Recorded data:
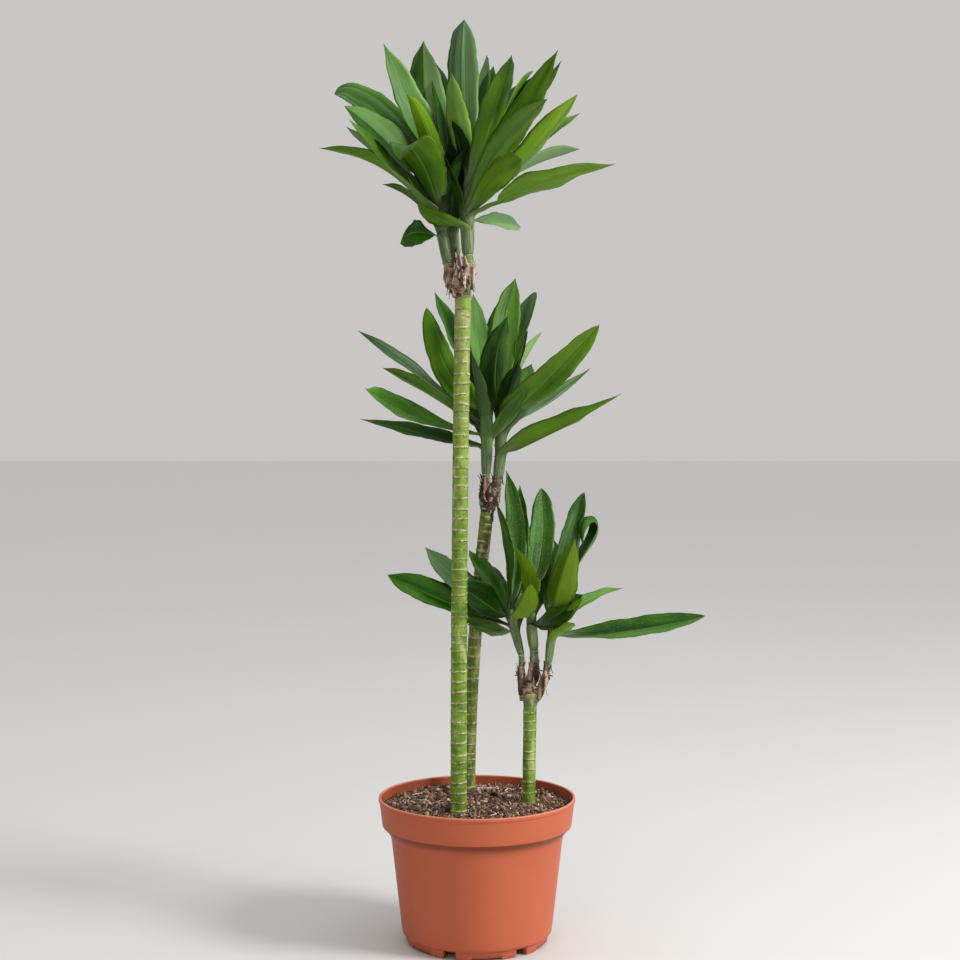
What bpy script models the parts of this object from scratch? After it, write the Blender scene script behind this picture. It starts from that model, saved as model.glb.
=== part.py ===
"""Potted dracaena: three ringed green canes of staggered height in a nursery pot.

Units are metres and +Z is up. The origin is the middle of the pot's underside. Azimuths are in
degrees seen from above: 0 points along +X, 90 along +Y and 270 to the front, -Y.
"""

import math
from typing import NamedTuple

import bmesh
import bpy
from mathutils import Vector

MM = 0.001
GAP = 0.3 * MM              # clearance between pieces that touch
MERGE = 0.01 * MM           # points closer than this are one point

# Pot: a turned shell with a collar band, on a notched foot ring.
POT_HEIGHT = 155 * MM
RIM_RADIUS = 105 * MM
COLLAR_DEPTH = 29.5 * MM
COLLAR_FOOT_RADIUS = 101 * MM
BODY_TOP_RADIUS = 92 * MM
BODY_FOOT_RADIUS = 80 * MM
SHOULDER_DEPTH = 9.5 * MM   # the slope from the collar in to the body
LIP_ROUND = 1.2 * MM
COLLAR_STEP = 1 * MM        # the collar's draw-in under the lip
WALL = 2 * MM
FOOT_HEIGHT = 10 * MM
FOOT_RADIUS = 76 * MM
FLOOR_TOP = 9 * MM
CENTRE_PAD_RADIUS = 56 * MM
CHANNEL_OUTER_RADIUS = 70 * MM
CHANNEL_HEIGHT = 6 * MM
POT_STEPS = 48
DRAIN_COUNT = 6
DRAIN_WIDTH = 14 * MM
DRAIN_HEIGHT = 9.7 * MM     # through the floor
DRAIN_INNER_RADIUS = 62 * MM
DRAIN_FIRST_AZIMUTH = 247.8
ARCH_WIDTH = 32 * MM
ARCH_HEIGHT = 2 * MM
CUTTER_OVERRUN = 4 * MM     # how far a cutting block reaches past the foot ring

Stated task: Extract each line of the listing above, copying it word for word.

Output for this task:
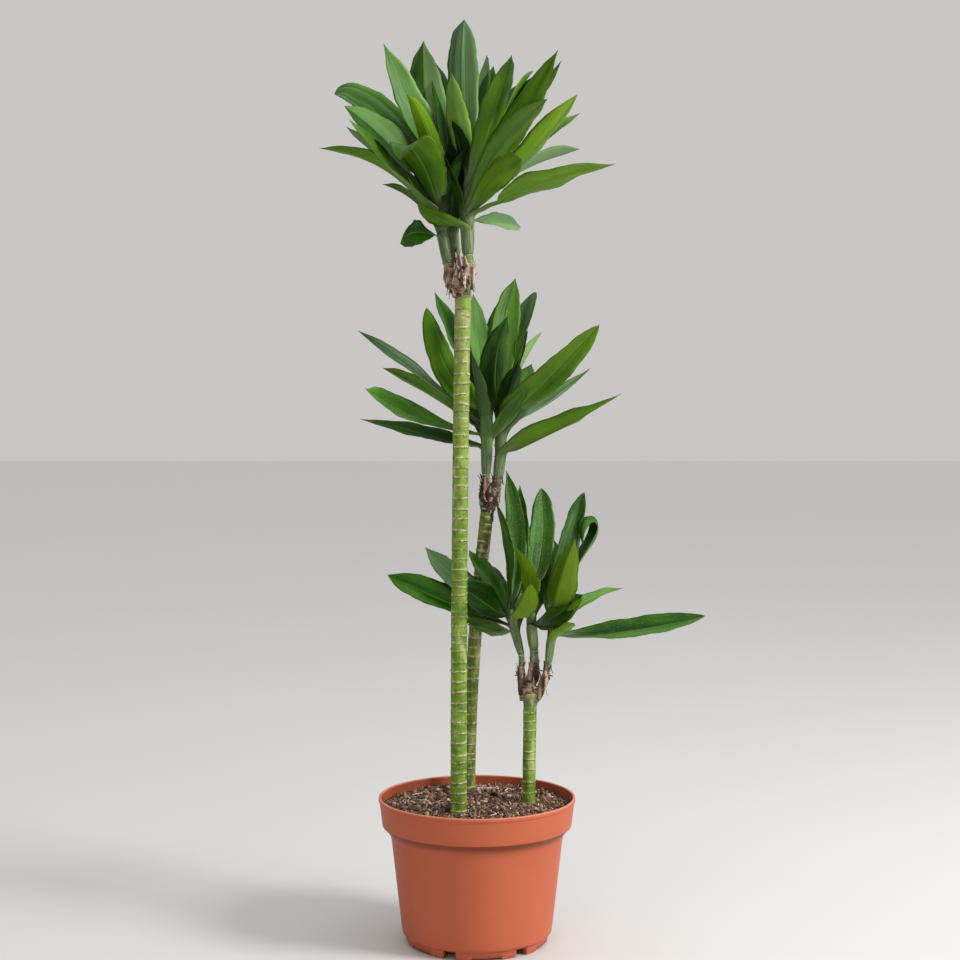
What bpy script models the parts of this object from scratch? After it, write the Blender scene script behind this picture. It starts from that model, saved as model.glb.
=== part.py ===
"""Potted dracaena: three ringed green canes of staggered height in a nursery pot.

Units are metres and +Z is up. The origin is the middle of the pot's underside. Azimuths are in
degrees seen from above: 0 points along +X, 90 along +Y and 270 to the front, -Y.
"""

import math
from typing import NamedTuple

import bmesh
import bpy
from mathutils import Vector

MM = 0.001
GAP = 0.3 * MM              # clearance between pieces that touch
MERGE = 0.01 * MM           # points closer than this are one point

# Pot: a turned shell with a collar band, on a notched foot ring.
POT_HEIGHT = 155 * MM
RIM_RADIUS = 105 * MM
COLLAR_DEPTH = 29.5 * MM
COLLAR_FOOT_RADIUS = 101 * MM
BODY_TOP_RADIUS = 92 * MM
BODY_FOOT_RADIUS = 80 * MM
SHOULDER_DEPTH = 9.5 * MM   # the slope from the collar in to the body
LIP_ROUND = 1.2 * MM
COLLAR_STEP = 1 * MM        # the collar's draw-in under the lip
WALL = 2 * MM
FOOT_HEIGHT = 10 * MM
FOOT_RADIUS = 76 * MM
FLOOR_TOP = 9 * MM
CENTRE_PAD_RADIUS = 56 * MM
CHANNEL_OUTER_RADIUS = 70 * MM
CHANNEL_HEIGHT = 6 * MM
POT_STEPS = 48
DRAIN_COUNT = 6
DRAIN_WIDTH = 14 * MM
DRAIN_HEIGHT = 9.7 * MM     # through the floor
DRAIN_INNER_RADIUS = 62 * MM
DRAIN_FIRST_AZIMUTH = 247.8
ARCH_WIDTH = 32 * MM
ARCH_HEIGHT = 2 * MM
CUTTER_OVERRUN = 4 * MM     # how far a cutting block reaches past the foot ring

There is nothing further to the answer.